▶ **The exercise**
Each line below should be reproduced without any alteration.

▶ **Data block**
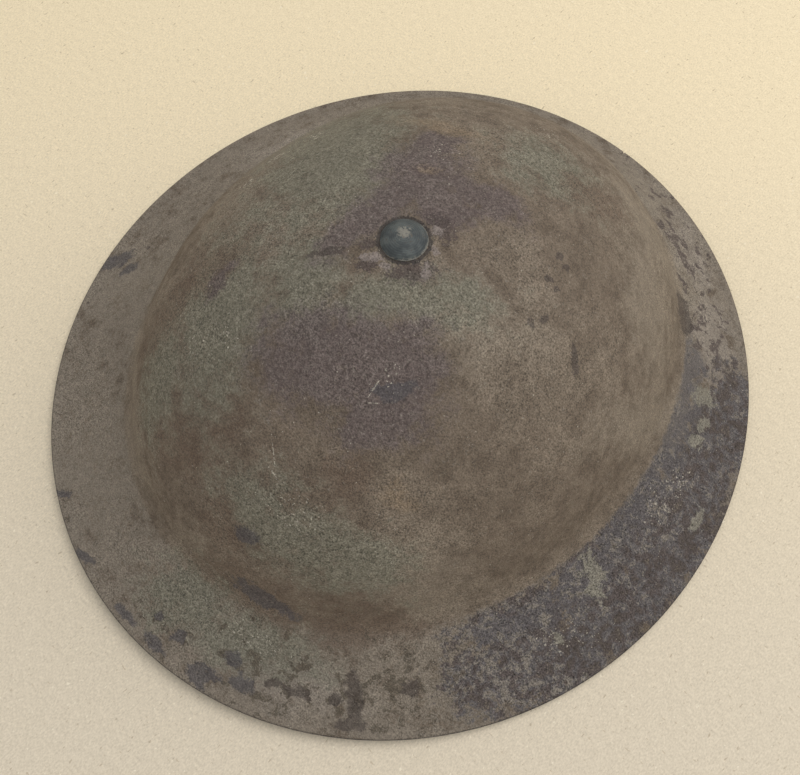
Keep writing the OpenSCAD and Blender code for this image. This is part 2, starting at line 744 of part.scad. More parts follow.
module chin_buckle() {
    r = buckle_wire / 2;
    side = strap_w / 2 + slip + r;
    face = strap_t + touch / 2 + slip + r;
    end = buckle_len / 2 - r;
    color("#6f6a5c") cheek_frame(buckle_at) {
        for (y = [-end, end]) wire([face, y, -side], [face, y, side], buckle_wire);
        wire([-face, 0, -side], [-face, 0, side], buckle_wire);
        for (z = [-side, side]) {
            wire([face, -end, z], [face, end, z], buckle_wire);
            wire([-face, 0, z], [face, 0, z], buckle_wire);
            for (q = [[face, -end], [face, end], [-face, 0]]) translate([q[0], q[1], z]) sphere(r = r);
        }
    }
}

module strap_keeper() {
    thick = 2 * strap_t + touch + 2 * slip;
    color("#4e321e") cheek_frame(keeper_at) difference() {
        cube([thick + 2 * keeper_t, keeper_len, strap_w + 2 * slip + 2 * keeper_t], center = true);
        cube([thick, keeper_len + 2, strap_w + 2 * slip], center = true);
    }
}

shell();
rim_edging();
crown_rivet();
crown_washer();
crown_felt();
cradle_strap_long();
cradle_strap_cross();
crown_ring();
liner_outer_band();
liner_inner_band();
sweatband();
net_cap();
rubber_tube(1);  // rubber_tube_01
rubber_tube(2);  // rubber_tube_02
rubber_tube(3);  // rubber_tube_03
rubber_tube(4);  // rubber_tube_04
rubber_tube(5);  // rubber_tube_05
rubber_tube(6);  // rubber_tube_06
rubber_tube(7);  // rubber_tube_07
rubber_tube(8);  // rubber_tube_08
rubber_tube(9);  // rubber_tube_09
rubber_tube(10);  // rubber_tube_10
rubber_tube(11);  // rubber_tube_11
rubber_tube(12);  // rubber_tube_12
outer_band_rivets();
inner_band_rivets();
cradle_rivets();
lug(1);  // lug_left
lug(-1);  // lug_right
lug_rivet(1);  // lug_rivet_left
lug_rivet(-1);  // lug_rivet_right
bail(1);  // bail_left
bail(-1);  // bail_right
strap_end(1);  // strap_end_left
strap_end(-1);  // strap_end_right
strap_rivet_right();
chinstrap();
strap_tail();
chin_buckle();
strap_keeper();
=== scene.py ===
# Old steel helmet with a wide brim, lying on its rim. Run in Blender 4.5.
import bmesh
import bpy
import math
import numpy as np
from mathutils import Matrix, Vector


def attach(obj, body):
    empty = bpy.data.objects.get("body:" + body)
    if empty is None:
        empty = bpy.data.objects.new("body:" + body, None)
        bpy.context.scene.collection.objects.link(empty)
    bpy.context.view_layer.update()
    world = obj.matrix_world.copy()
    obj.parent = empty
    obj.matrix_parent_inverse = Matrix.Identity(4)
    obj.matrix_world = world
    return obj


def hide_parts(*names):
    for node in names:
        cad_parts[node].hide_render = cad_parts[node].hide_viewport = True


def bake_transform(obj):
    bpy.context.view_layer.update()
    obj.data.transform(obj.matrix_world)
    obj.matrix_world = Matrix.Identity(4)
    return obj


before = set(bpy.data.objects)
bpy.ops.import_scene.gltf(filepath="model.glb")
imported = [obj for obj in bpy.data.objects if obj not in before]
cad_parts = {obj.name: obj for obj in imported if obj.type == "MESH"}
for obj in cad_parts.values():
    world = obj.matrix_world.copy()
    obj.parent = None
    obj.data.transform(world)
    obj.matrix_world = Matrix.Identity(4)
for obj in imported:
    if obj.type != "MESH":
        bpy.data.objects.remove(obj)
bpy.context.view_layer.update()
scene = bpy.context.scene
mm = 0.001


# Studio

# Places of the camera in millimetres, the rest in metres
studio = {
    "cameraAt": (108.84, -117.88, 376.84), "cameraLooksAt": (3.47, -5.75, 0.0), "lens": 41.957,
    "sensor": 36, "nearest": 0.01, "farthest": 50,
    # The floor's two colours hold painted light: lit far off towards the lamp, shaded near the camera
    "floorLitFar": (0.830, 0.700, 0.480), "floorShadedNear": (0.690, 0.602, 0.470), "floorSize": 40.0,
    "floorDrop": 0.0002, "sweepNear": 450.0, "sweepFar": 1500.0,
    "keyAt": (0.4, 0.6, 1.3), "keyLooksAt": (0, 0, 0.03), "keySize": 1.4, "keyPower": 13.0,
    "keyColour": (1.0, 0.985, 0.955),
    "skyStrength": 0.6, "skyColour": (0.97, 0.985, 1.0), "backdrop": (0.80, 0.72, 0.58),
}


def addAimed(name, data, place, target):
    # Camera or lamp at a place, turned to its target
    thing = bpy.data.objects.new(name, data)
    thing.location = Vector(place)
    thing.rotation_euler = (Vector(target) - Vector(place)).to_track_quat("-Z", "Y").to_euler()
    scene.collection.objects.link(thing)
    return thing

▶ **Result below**
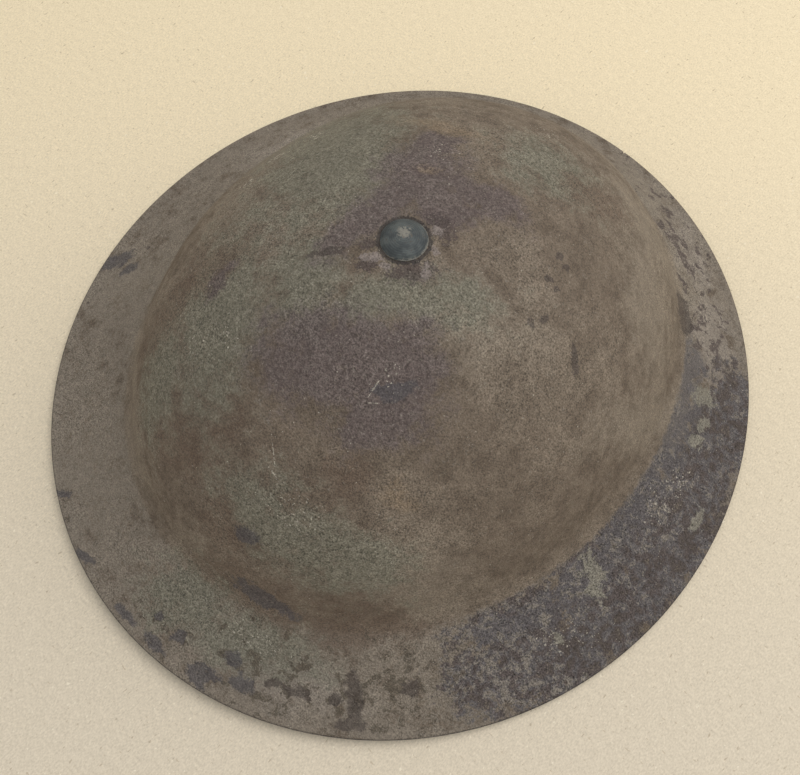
Keep writing the OpenSCAD and Blender code for this image. This is part 2, starting at line 744 of part.scad. More parts follow.
module chin_buckle() {
    r = buckle_wire / 2;
    side = strap_w / 2 + slip + r;
    face = strap_t + touch / 2 + slip + r;
    end = buckle_len / 2 - r;
    color("#6f6a5c") cheek_frame(buckle_at) {
        for (y = [-end, end]) wire([face, y, -side], [face, y, side], buckle_wire);
        wire([-face, 0, -side], [-face, 0, side], buckle_wire);
        for (z = [-side, side]) {
            wire([face, -end, z], [face, end, z], buckle_wire);
            wire([-face, 0, z], [face, 0, z], buckle_wire);
            for (q = [[face, -end], [face, end], [-face, 0]]) translate([q[0], q[1], z]) sphere(r = r);
        }
    }
}

module strap_keeper() {
    thick = 2 * strap_t + touch + 2 * slip;
    color("#4e321e") cheek_frame(keeper_at) difference() {
        cube([thick + 2 * keeper_t, keeper_len, strap_w + 2 * slip + 2 * keeper_t], center = true);
        cube([thick, keeper_len + 2, strap_w + 2 * slip], center = true);
    }
}

shell();
rim_edging();
crown_rivet();
crown_washer();
crown_felt();
cradle_strap_long();
cradle_strap_cross();
crown_ring();
liner_outer_band();
liner_inner_band();
sweatband();
net_cap();
rubber_tube(1);  // rubber_tube_01
rubber_tube(2);  // rubber_tube_02
rubber_tube(3);  // rubber_tube_03
rubber_tube(4);  // rubber_tube_04
rubber_tube(5);  // rubber_tube_05
rubber_tube(6);  // rubber_tube_06
rubber_tube(7);  // rubber_tube_07
rubber_tube(8);  // rubber_tube_08
rubber_tube(9);  // rubber_tube_09
rubber_tube(10);  // rubber_tube_10
rubber_tube(11);  // rubber_tube_11
rubber_tube(12);  // rubber_tube_12
outer_band_rivets();
inner_band_rivets();
cradle_rivets();
lug(1);  // lug_left
lug(-1);  // lug_right
lug_rivet(1);  // lug_rivet_left
lug_rivet(-1);  // lug_rivet_right
bail(1);  // bail_left
bail(-1);  // bail_right
strap_end(1);  // strap_end_left
strap_end(-1);  // strap_end_right
strap_rivet_right();
chinstrap();
strap_tail();
chin_buckle();
strap_keeper();
=== scene.py ===
# Old steel helmet with a wide brim, lying on its rim. Run in Blender 4.5.
import bmesh
import bpy
import math
import numpy as np
from mathutils import Matrix, Vector


def attach(obj, body):
    empty = bpy.data.objects.get("body:" + body)
    if empty is None:
        empty = bpy.data.objects.new("body:" + body, None)
        bpy.context.scene.collection.objects.link(empty)
    bpy.context.view_layer.update()
    world = obj.matrix_world.copy()
    obj.parent = empty
    obj.matrix_parent_inverse = Matrix.Identity(4)
    obj.matrix_world = world
    return obj


def hide_parts(*names):
    for node in names:
        cad_parts[node].hide_render = cad_parts[node].hide_viewport = True


def bake_transform(obj):
    bpy.context.view_layer.update()
    obj.data.transform(obj.matrix_world)
    obj.matrix_world = Matrix.Identity(4)
    return obj


before = set(bpy.data.objects)
bpy.ops.import_scene.gltf(filepath="model.glb")
imported = [obj for obj in bpy.data.objects if obj not in before]
cad_parts = {obj.name: obj for obj in imported if obj.type == "MESH"}
for obj in cad_parts.values():
    world = obj.matrix_world.copy()
    obj.parent = None
    obj.data.transform(world)
    obj.matrix_world = Matrix.Identity(4)
for obj in imported:
    if obj.type != "MESH":
        bpy.data.objects.remove(obj)
bpy.context.view_layer.update()
scene = bpy.context.scene
mm = 0.001


# Studio

# Places of the camera in millimetres, the rest in metres
studio = {
    "cameraAt": (108.84, -117.88, 376.84), "cameraLooksAt": (3.47, -5.75, 0.0), "lens": 41.957,
    "sensor": 36, "nearest": 0.01, "farthest": 50,
    # The floor's two colours hold painted light: lit far off towards the lamp, shaded near the camera
    "floorLitFar": (0.830, 0.700, 0.480), "floorShadedNear": (0.690, 0.602, 0.470), "floorSize": 40.0,
    "floorDrop": 0.0002, "sweepNear": 450.0, "sweepFar": 1500.0,
    "keyAt": (0.4, 0.6, 1.3), "keyLooksAt": (0, 0, 0.03), "keySize": 1.4, "keyPower": 13.0,
    "keyColour": (1.0, 0.985, 0.955),
    "skyStrength": 0.6, "skyColour": (0.97, 0.985, 1.0), "backdrop": (0.80, 0.72, 0.58),
}


def addAimed(name, data, place, target):
    # Camera or lamp at a place, turned to its target
    thing = bpy.data.objects.new(name, data)
    thing.location = Vector(place)
    thing.rotation_euler = (Vector(target) - Vector(place)).to_track_quat("-Z", "Y").to_euler()
    scene.collection.objects.link(thing)
    return thing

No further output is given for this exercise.